Another example from Scripture will drive the point even deeper: Everyone is quite familiar that Jesus said to His apostles, "I am the vine, and you are the branches." Again, in this, the temptation is to treat vines we have on earth (probably grape vines) as the referent/analogon—the perfection of the form—and the manner in which we have life in Christ, through His Grace, as the reference which imitates vines. But what if that's exactly backwards? What if Jesus didn't search around for some earthly reality to which He could relate the life we have in Him, but rather that God, in the infinite providence and wisdom with which He created, gave us vines as something to reflect the perfection of our life in Jesus? This view is further supported in Scripture, because Jesus didn't quite say "I am the vine." Rather, He said "I am the true vine," as though vine-ness itself is primarily and perfectly found in Him, and all earthly vines are mere imitations of the reality of our grafting into Christ through grace, given to us to point to that more perfect referent.
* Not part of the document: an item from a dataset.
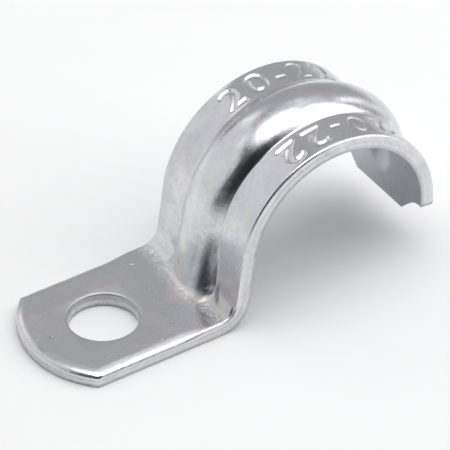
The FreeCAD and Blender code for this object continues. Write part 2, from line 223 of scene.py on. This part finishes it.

What most people have not considered is that perhaps the whole world is this way. It's not only possible, but even likely, that everything we experience, whether a physical qualia or an emotional or psychic sense, is not itself the ultimate referent, but rather something given to us by God to point us towards a deeper referent truth that He wants us to see. What if it's no happy coincidence that the Psalmist says "God is my rock,' but rather that God, in His constancy and firmness, is the true rock, and purposely put rock-like things in the world to reflect Himself into our experience? What if the "living water" that Christ offered to the woman at the well is not just a convenient reference, but is rather the referent? What if God put water into the world and built us to experience water in all the particular ways that we do, specifically as a reflection and imitation of the wellspring of grace that Christ would become for us when dwelling within our souls?
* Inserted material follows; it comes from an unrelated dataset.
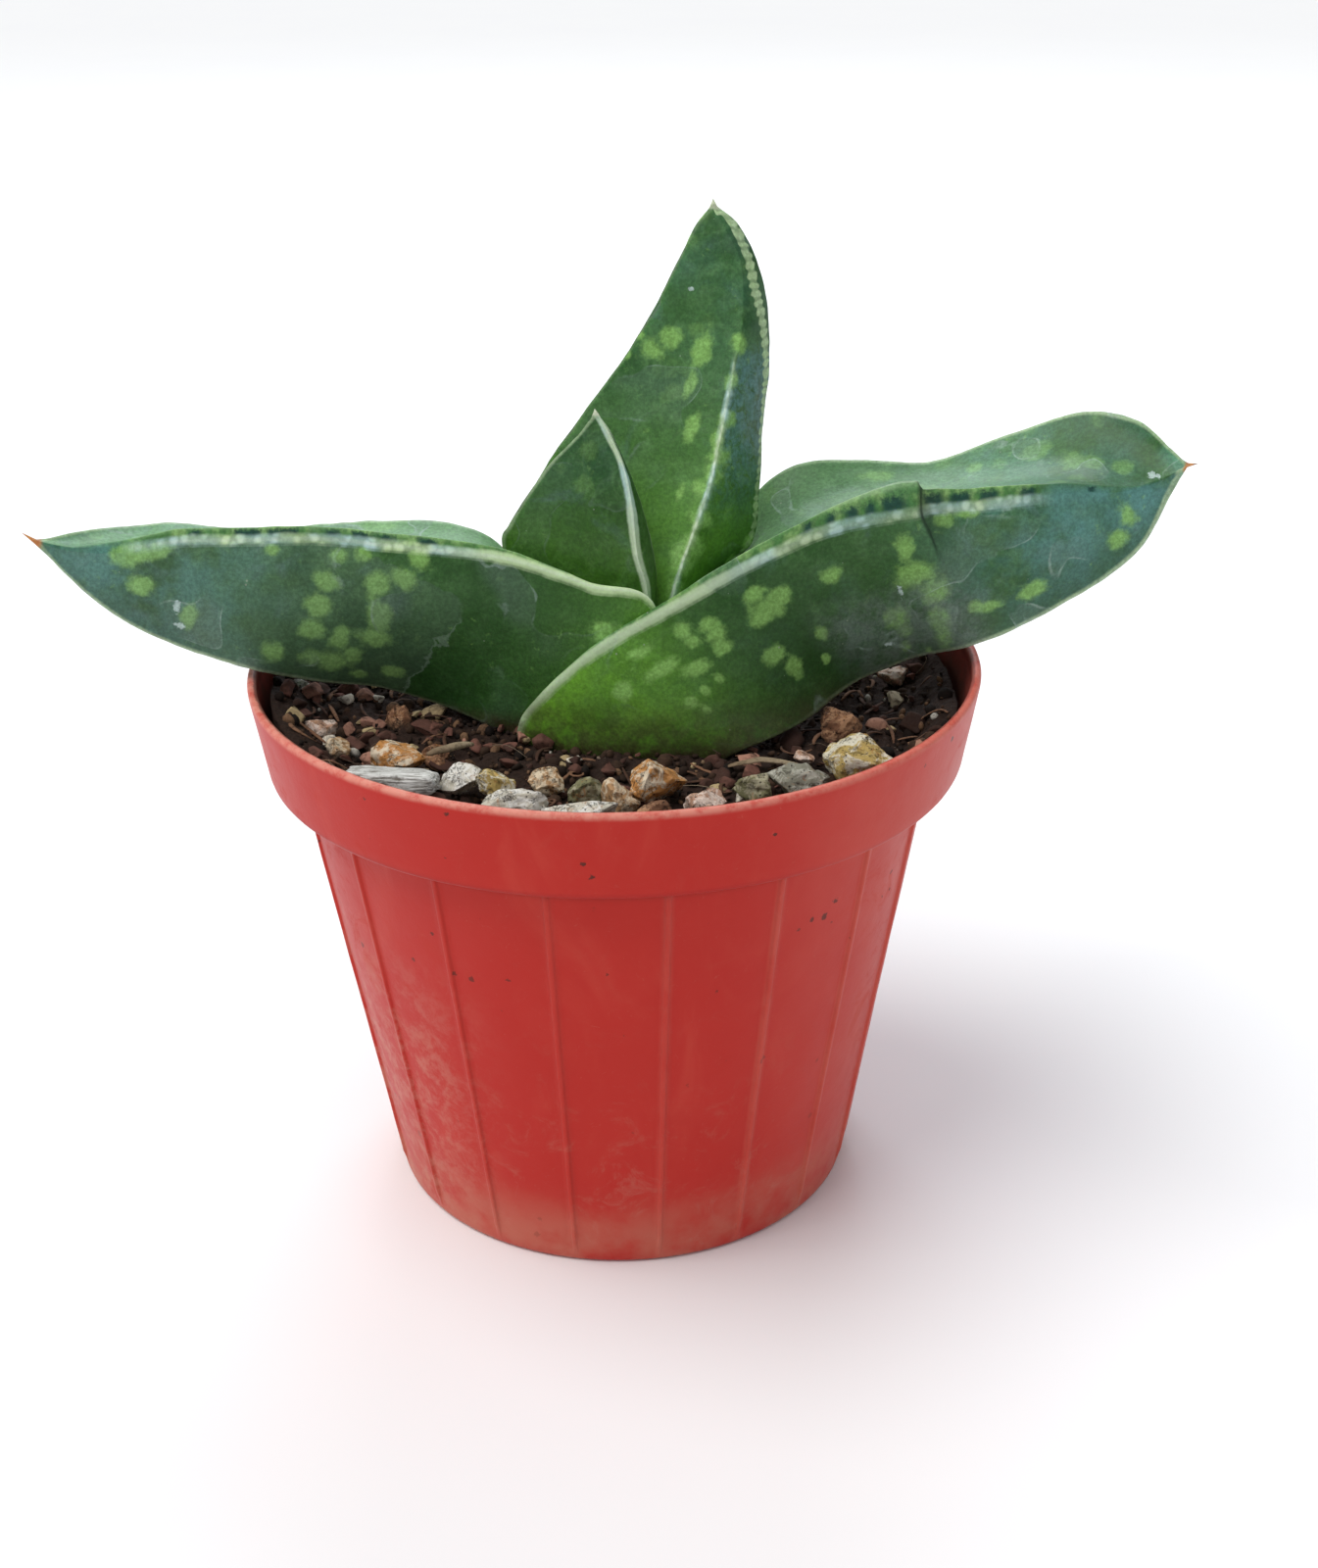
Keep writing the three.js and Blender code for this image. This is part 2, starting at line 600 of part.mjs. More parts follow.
// A leaf that lies on the lip is dented by it.
function lipSpace() {
  const inner = RIM_RADIUS - LIP_THICKNESS - FIT_GAP;
  const outer = RIM_RADIUS + FIT_GAP;
  const high = POT_HEIGHT + FIT_GAP;
  const corners = [[inner, LEDGE_LEVEL], [outer, LEDGE_LEVEL], [outer, high], [inner, high]];
  const profile = [...corners, corners[0]];
  const ring = new THREE.LatheGeometry(profile.map(([r, z]) => new THREE.Vector2(r, z)), POT_SEGMENTS);
  ring.rotateX(Math.PI / 2);
  return toSolid(ring);
}

// Each piece gives way to the ones before it, and the soil gives way to all of them.
const taken = [];

function settle(name, finish, make, avoid = taken) {
  addPart(name, cutAway(make(0), avoid), finish);
  taken.push(make(FIT_GAP));
}

addPart('pot', pot(), 'pot');
const lip = lipSpace();
for (const name of ['young_leaf', 'upright_leaf', 'left_leaf', 'right_leaf']) {
  settle(name, 'leaf', (grow) => leaf(name, grow), [...taken, lip]);
}
settle('stem', 'stem', stem);
for (let i = 0; i < ROOT_COUNT; i++) {
  settle(numbered('root', i), 'root', (grow) => root(i, grow));
}
settle('bark_slab', 'bark', barkSlab);
STONES.forEach((_, i) => settle(numbered('stone', i), 'stone', (grow) => stone(i, grow)));
TWIGS.forEach((_, i) => settle(numbered('twig', i), 'twig', (grow) => twig(i, grow)));
addPart('soil', cutAway(soilBody(), [...taken, heart()]), 'soil');

export default plant;
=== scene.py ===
"""A young gasteria in a plastic nursery pot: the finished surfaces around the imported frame."""

import math

import bmesh
import bpy
import numpy as np
from mathutils import Matrix, Vector


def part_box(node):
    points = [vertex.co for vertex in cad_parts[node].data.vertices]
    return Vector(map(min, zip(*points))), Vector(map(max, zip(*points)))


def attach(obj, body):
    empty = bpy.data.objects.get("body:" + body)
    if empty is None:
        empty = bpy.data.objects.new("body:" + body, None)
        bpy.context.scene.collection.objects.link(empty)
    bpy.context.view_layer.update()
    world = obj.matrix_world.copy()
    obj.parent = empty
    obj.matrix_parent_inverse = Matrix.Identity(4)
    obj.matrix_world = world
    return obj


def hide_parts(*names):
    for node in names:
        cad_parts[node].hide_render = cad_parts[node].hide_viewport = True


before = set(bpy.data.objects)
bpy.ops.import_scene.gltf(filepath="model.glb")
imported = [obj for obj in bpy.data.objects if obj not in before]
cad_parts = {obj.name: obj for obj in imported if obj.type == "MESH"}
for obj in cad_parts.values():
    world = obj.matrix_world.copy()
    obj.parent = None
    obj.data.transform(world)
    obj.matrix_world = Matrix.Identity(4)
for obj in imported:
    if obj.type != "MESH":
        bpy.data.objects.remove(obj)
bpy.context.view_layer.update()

MM = 0.001

# ------------------------------------------------------------------ sizes

POT_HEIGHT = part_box("pot")[1].z / MM
RIM_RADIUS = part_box("pot")[1].x / MM
COLLAR_HEIGHT = 13
COLLAR_TAPER = 2.2
LEDGE_WIDTH = 4.3
FOOT_RADIUS = 34.6
WALL = 1.2
LIP_THICKNESS = 1.5
LIP_DEPTH = 2
FOOT_RING_WIDTH = 4
PLATE_LIFT = 1.2
PAD_RADIUS = 8
RIB_COUNT = 18
RIB_WIDTH = 0.9
RIB_HEIGHT = 0.4
RIB_START_ANGLE = -82
RIB_FOOT_CLEARANCE = 2.5
DRAIN_COUNT = 8
DRAIN_RADIUS = 2.8
DRAIN_CIRCLE_RADIUS = 22

HEADSPACE = 8
SOIL_TILT = 1.4
SOIL_LEVEL = POT_HEIGHT - HEADSPACE
LEDGE_LEVEL = POT_HEIGHT - COLLAR_HEIGHT
COLLAR_FOOT_RADIUS = RIM_RADIUS - COLLAR_TAPER
WALL_TOP_RADIUS = COLLAR_FOOT_RADIUS - LEDGE_WIDTH


def wall_radius(z):
    return FOOT_RADIUS + (WALL_TOP_RADIUS - FOOT_RADIUS) * z / LEDGE_LEVEL


def collar_radius(z):
    return COLLAR_FOOT_RADIUS + COLLAR_TAPER * (z - LEDGE_LEVEL) / COLLAR_HEIGHT


# ------------------------------------------------------------------ noise and curves

def lattice(points, seed):
    """Smooth noise from -1 to 1 at points, from random values on whole-number corners."""
    base = np.floor(points).astype(np.int64)
    part = points - base
    part = part * part * (3 - 2 * part)
    total = np.zeros(len(points))
    for corner in range(8):
        step = np.array([corner & 1, corner >> 1 & 1, corner >> 2 & 1])
        weight = np.prod(np.where(step, part, 1 - part), axis=1)
        cell = base + step
        mixed = cell[:, 0] * 73856093 ^ cell[:, 1] * 19349663 ^ cell[:, 2] * 83492791 ^ seed * 2654435761
        mixed = (mixed & 0xFFFFFFFF) * 2246822519 & 0xFFFFFFFF
        mixed = (mixed ^ mixed >> 15) * 3266489917 & 0xFFFFFFFF
        mixed ^= mixed >> 16
        total += weight * (mixed / 0x7FFFFFFF - 1)
    return total


def rough(points, size, octaves=3, seed=0):
    """Layered noise whose broadest lumps are size across."""
    total, strength = np.zeros(len(points)), 1.0
    for octave in range(octaves):
        total += strength * lattice(points / size * 2**octave + 17.3 * octave, seed + octave)
        strength *= 0.5
    return total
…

It's easy to understand why this view of reality is so easy to miss, since our own experiences are so fundamental to all the rest of our knowledge, including knowledge imparted from others. Those who argue against the impassibility of God by citing experience as a particular kind of knowledge in itself, without which God can't have true omniscience, are making the mistake of thinking human experience is a fundamental referent, when it's actually just a reference by which God gives our limited minds access to more fundamental realities.
But think about what it would mean, theologically, for God to not have the divine attribute of impassibility, and specifically to require experience, of a human kind, in order to be truly omniscient. Such a God would not only lack impassibility, but would lack immutability, as well, since experience is a temporal mode of knowledge. Furthermore, since experiential knowledge involves bringing into act psychic states that previously were in potency, it would mean that God is not simple, either. In other words, it would mean that God is not at all the God Christians worship. Such a god (to refer to this non-Christian concept, I'll start using the uncapitalized "god") would gain knowledge from creation. But he would not merely gain knowledge from creation as something distinct from him; rather, such a god would make creation as part of himself, so as to acquire the knowledge of the experiences of his creatures. If god is passible, then we are all part of that god in an ongoing process of becoming omniscient through the experiences we have.
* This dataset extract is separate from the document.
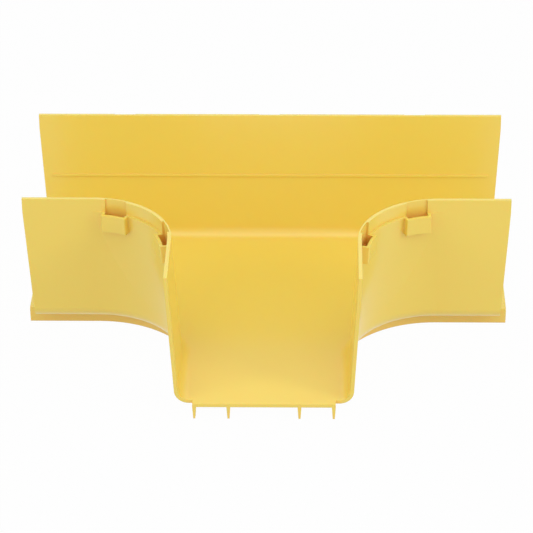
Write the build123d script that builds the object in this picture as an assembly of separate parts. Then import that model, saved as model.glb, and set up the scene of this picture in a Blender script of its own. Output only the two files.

To be sure, I did not discursively work through all of this in my mind while listening to John DeRosa's podcast. All of the above is just my attempt to unpack what came to me in a few short moments of intuition. But shortly after this intuition, I happened upon a realization: While nobody has yet quite figured out how to define "synodality," the one thing that everybody promoting it agrees on is that experience is at the center. Experience is the thing that seems to be valued above everything else. It's as if the "synodal church" is a church in which experience, and not God, is the ultimate referent. At its core, synodality appears to be an attempt encode into ecclesiology a certain kind of pagan theology: The theology of a passible, evolving God of which we are all a part. Such a church would be right to keep changing, to keep responding to new experiences. Under such a theology, it would be quite correct to claim that "all religions are paths to God."
After this realization, I happened upon another realization: This idea of an evolving, changing, experience-driven Church surely did not start with Pope Francis. It's ludicrous to think that Pope Francis invented such a concept of the Church, and within the years of his pontificate managed to convince so many bishops, cardinals, and priests to go along with it. This evolutionary concept of a church (and the matching concept of a god) has been around, growing beneath the surface of of the institutional Church, for some time. It made its first public appearance under a different name, a name that seemed less threatening because it could mean something true and good: aggiornamento. This refers to an ongoing process of reforming to accommodate modernity.
Pope Francis has said that his pontificate is directed towards the completion of Vatican II. But he's clearly not talking about the documents of Vatican II; rather, he's talking about the spirit of Vatican II. Let's be honest about this: There is a spirit of Vatican II. This spirit was not invented by Vatican II, but pre-existed it. Depending on your read of John XXIII, you might say this spirit inspired Vatican II, or you might say it captured Vatican II, but there is definitely a spirit of Vatican II and it's not the Holy Spirit. This spirit is best summed up in the word "aggiornamento." This is what synodality truly is, but it wasn't until the Francis pontificate that it became clear that the real spirit of Vatican II is not just a new ecclesiology, but rather a new theology, and a pagan one at that.
The god of the synodal church—the god of the spirit of Vatican II—is not the Christian God at all, but the pagan god of panetheism.